For university presidents, universities are about raising money, raising rankings, fame, keeping the faculty happy, and keeping students happy (in that order.)
For faculty, universities are about research, especially for the elite schools. Faculty are judged on how much money they bring in for research, how much fame they achieve, and how many papers they publish - not teaching. They hardly care about teaching. The more time spent on it, the less time for research. The choice is easy.
So, when a university is suddenly going online, I assure you that the faculty are simply thinking about how much more time this will give them for research. (No more students knocking on your door means more time for research.)
Let's imagine we built one really great online college. What would it look like? Professor's lives wouldn't change much. They would teach every now and then, and then go back to research. In this new world, teaching would really mean mentoring. A professor sets out a challenge and the TA's respond to students who need help. No blabbering on to people who aren't really listening, no tests. Just setting up real challenges and providing help.
There would be no need for a "location" in this model. Zoom meetings would become the norm. Who cares where people are physically?
So why take a Harvard course when you could take a Yale course? Those names will mean less and less over time. Why can't a Yale student take a Harvard course now? Because it is to far to travel and because Yale would have to pay money to Harvard. Also, suppose a student at Yale took more Harvard courses than Yale courses. Who would award the degree? Now suppose that Mississippi State offered a great course. Could you get a degree if you took the best online courses available? Why should they be offered by only one school? The University of Alaska decided to stop offering sociology courses recently. Of course there was an outcry. According to Google there are about 5300 colleges and universities in the U.S. Do they all need to teach sociology? Not in an online world.
My company has an online cyber security course. It is offered by the University of Texas, Purdue University, Rutgers University, UC Davis, Vermont Community College, and Spokane Community College. This seems a little silly and out of date. My company offers it under our now name as well, but most students worry about credentials and certification so our name doesn't beat Texas' or Purdue's.

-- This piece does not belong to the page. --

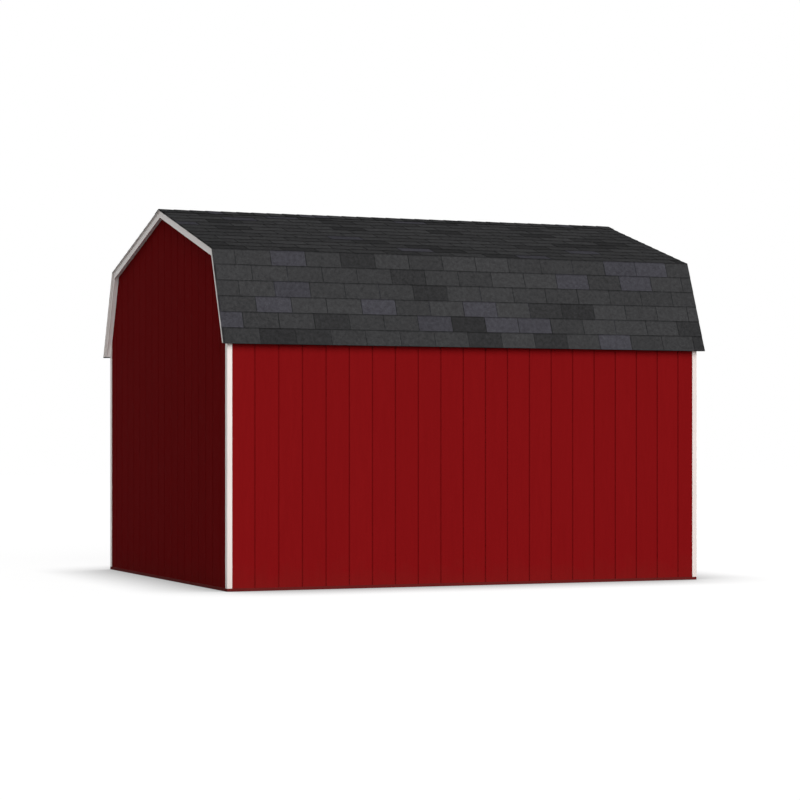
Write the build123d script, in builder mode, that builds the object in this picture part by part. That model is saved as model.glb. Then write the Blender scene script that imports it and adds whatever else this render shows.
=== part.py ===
from build123d import *
import math
import os

# Gambrel barn: X runs along the ridge, the long front wall faces -Y, Z is up.
# The origin is on the ground at the middle of the plan. All sizes in millimetres.

# Plan, measured over the siding
building_length = 4267.2
building_width = 3657.6

# Shingled faces: the eave edge hangs below the wall top, knuckle and ridge rise above it
eave_drop = 75.1
eave_overhang = 67.2
lower_rise = 786.5
knuckle_inset = 255.3
upper_rise = 451.5

# Ground rails
rail_thickness = 25.4
rail_width = 139.7

# Wall frames
stud_width = 38.1
stud_depth = 88.9
stud_length = 1930.4
stud_spacing = 406.4

# Grooved siding sheets
siding_thickness = 11.1
groove_width = 9.5
groove_depth = 5.0
groove_spacing = 203.2
first_groove_long = 228.0
first_groove_gable = 203.2

# Corner trim
trim_thickness = 5.0
long_trim_width = 42.0
gable_trim_width = 50.8

# Roof frames
rafter_depth = 88.9
truss_spacing = 609.6
gusset_thickness = 11.1
gusset_reach = 240.0

# Roof skin
deck_thickness = 11.1
shingle_thickness = 6.0
shingle_drip = 8.0
shingle_lip = 12.7
cap_width = 127.0
cap_thickness = 5.0

# Rakes and soffits
fly_rafter_thickness = 38.1
fly_rafter_depth = 38.1
rake_board_width = 63.5
soffit_thickness = 11.1

# Derived sizes
half_length = building_length / 2
half_width = building_width / 2
eave_half = half_width + eave_overhang
knuckle_half = half_width - knuckle_inset
wall_top = rail_thickness + 3 * stud_width + stud_length
eave_height = wall_top - eave_drop
knuckle_height = eave_height + lower_rise
ridge_height = knuckle_height + upper_rise
frame_outside = half_width - siding_thickness
frame_end = half_length - siding_thickness
deck_foot = eave_height + shingle_drip
deck_underside = shingle_thickness + deck_thickness
rafter_underside = deck_underside + rafter_depth
rake_plane = half_length + fly_rafter_thickness
roof_end = rake_plane + trim_thickness + shingle_lip
lower_angle = math.atan2(lower_rise, eave_half - knuckle_half)
upper_angle = math.atan2(upper_rise, knuckle_half)

sides = (("front", -1), ("back", 1))
ends = (("left", -1), ("right", 1))


# Roof section: distance from the centre line and height, at a depth under the shingled face
def ridge_at(depth):
    return (0, ridge_height - depth / math.cos(upper_angle))


def knuckle_at(depth):
    bisector = (lower_angle + upper_angle) / 2
    reach = depth / math.cos((lower_angle - upper_angle) / 2)
    return (
        knuckle_half - reach * math.sin(bisector),
        knuckle_height - reach * math.cos(bisector),
    )


def lower_slope_at(depth, height):
    run = (knuckle_height - height) / math.tan(lower_angle)
    return (knuckle_half + run - depth / math.sin(lower_angle), height)


def lower_slope_height(depth, distance):
    run = knuckle_half - depth / math.sin(lower_angle) - distance
    return (distance, knuckle_height + run * math.tan(lower_angle))


# A layer of the lower roof face, cut level at its foot and mitred at the knuckle
def lower_layer(side, top, bottom, foot):
    points = (
        lower_slope_at(top, foot),
        knuckle_at(top),
        knuckle_at(bottom),
        lower_slope_at(bottom, foot),
    )
    return [(side * distance, height) for distance, height in points]


# A layer of the upper roof face, mitred at the knuckle and plumb at the ridge
def upper_layer(side, top, bottom):
    points = (knuckle_at(top), ridge_at(top), ridge_at(bottom), knuckle_at(bottom))
    return [(side * distance, height) for distance, height in points]


# Stud centres along a wall frame, the last one at its end
def stud_places(run):
    first = (stud_width - run) / 2
    count = int((run - stud_width) / stud_spacing) + 1
    return [first + number * stud_spacing for number in range(count)] + [-first]


# Groove distances from the corner where the sheets start
def groove_places(length, first):
    count = int((length - first - groove_width / 2) / groove_spacing) + 1
    return [length / 2 - first - number * groove_spacing for number in range(count)]


os.makedirs("parts", exist_ok=True)

# Ground rails: treated boards laid flat, the long ones running through
for name, side in sides:
    with BuildPart() as rail:
        with BuildSketch():
            with Locations((0, side * (half_width + trim_thickness - rail_width / 2))):
                Rectangle(building_length + 2 * trim_thickness, rail_width)
        extrude(amount=rail_thickness)
    rail.part.label = f"{name}_rail"
    export_step(rail.part, f"parts/{name}_rail.step")

for name, end in ends:
    with BuildPart() as rail:
        with BuildSketch():
            with Locations((end * (half_length + trim_thickness - rail_width / 2), 0)):
                Rectangle(rail_width, building_width + 2 * (trim_thickness - rail_width))
        extrude(amount=rail_thickness)
    rail.part.label = f"{name}_rail"
    export_step(rail.part, f"parts/{name}_rail.step")

# Stud frames of the long walls: bottom plate, studs and doubled top plate
for name, side in sides:
    with BuildPart() as frame:
        with BuildSketch(Plane.XZ.offset(-side * (frame_outside - stud_depth / 2))):
            with Locations((0, rail_thickness + stud_width / 2)):
                Rectangle(2 * frame_end, stud_width)
            with Locations((0, wall_top - stud_width)):
                Rectangle(2 * frame_end, 2 * stud_width)
            with Locations(*[(x, (rail_thickness + wall_top) / 2) for x in stud_places(2 * frame_end)]):
                Rectangle(stud_width, wall_top - rail_thickness)
        extrude(amount=stud_depth / 2, both=True)
    frame.part.label = f"{name}_wall_frame"
    export_step(frame.part, f"parts/{name}_wall_frame.step")

# Stud frames of the gable walls, standing between the long ones
gable_frame_run = 2 * (frame_outside - stud_depth)
for name, end in ends:
    with BuildPart() as frame:
        with BuildSketch(Plane.YZ.offset(end * (frame_end - stud_depth / 2))):
            with Locations((0, rail_thickness + stud_width / 2)):
                Rectangle(gable_frame_run, stud_width)
            with Locations((0, wall_top - stud_width)):
                Rectangle(gable_frame_run, 2 * stud_width)
            with Locations(*[(y, (rail_thickness + wall_top) / 2) for y in stud_places(gable_frame_run)]):
                Rectangle(stud_width, wall_top - rail_thickness)
        extrude(amount=stud_depth / 2, both=True)
    frame.part.label = f"{name}_wall_frame"
    export_step(frame.part, f"parts/{name}_wall_frame.step")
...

In the physical world of schools, each school needs to offer many courses. This is simply not true in the online world. Why would there ever be a university of Alaska at all except for any other reason that Alaska is far away from the rest of the U.S. and people in Alaska would be at a disadvantage if they could not afford to travel. That world is over.
It is only a matter of time until colleges have to deal with these issues, once they are all online. And, they won't like it.
We have over 5300 colleges in the U.S. All these colleges exist for a variety of reasons. Many of them were started by religions. There was a serious need to teach people agriculture in the U.S. as the Westward expansion began, so many land-grant colleges were started. While many of the big state schools were started as agriculture schools, today they are in competition for rankings by U.S. News and World Report which means that they worry about how their faculty are viewed with respect to research and how well their applicants did on the SAT.
Harvard and Yale are fundamentally research institutions. Faculty are measured by how much money they bring in not by how well they teach. Students for the most part don't care about either. They care about being able to say "I went to Harvard" every chance they get. People will ooh and ah when they say that, this may likely lead to a good job, and is likely to win the approval of future in-laws. These schools were set up as a way of certifying the elite and they have succeeded very well at that.
What does this have to do with online education? Nothing. If the physics course from Harvard is the best available then everyone should get to take it and then Yale needn't bother building one. Is this possible? Certainly. But it won't happen overnight.
I have no problem saying that Harvard and Yale will be around in 50 years and people will still want to go there. (We do need maybe 50 research universities.) Mississippi State and University of Alaska not so much. It would be a fine alternative if the best course designers got together and built really great courses that opened new worlds to students. They could be about research, but on the whole when a student signs up for a psychology course he most likely does not want to learn how to do research. He wants to find out why he is so screwed up and how to get along better with other people. Of course they don't teach that in psych 101. But here and there, there are professors who teach courses like that. So it will not be a competition between name brands but between courses that open new worlds and are exciting to take, giving you real world knowledge and practice applying the knowledge that you will be able to use later in life.
Required courses? Out the window. They exist only to funnel students into research courses that faculty really want to teach so they can get students who will work for them in their field. They also exist so important faculty don't have to teach elementary subjects. Most faculty just want to teach their own research.
In an online world all that will go away. Take what courses you want, built by the best course designers, and delivered by the best teachers. The courses would no longer be 40 hours long. Why does it take 40 hours to learn every single thing? Can't you learn something in 3 hours or in 300?
Certification agencies (which are one of the main problems in education) will go away. They will be replaced by recommendations about how well a course works for students and how much employers want to hire the students who succeeded in that course.
Subjects (and departments) will disappear. Amazon offers things its data indicates that consumers will want. The Amazon of education would do the same. College would become much cheaper and kids would sign up in order to learn rather than to have a good time and get away from their parents (and in the words of a cousin of mine who asked me for advice about college) they will not get the "rah rah."
We can make education work for everyone by making it cheaper and offering thousands of courses. (But these "courses" would really be mentored experiences, not courses. We throw you in the water and help you to swim. No lectures on why flotation works.) They can be built by the experts once they learn to do it properly. For now, let every school go online and let the marketplace decide.
When Amazon became popular people moaned about the disappearance of book stores. Book stores were indeed nice places to hangout and a good place to meet people. But, it is much easier to find a book on Amazon, even though Amazon has yet to figure out how to properly recommend books because its algorithms do not actually understand what a book is really about.
Bookstores have started to die. The same will be true for colleges. Yes, they are fun experiences but they will never offer all the possible options.
It is time for an online college that offers everything to everyone.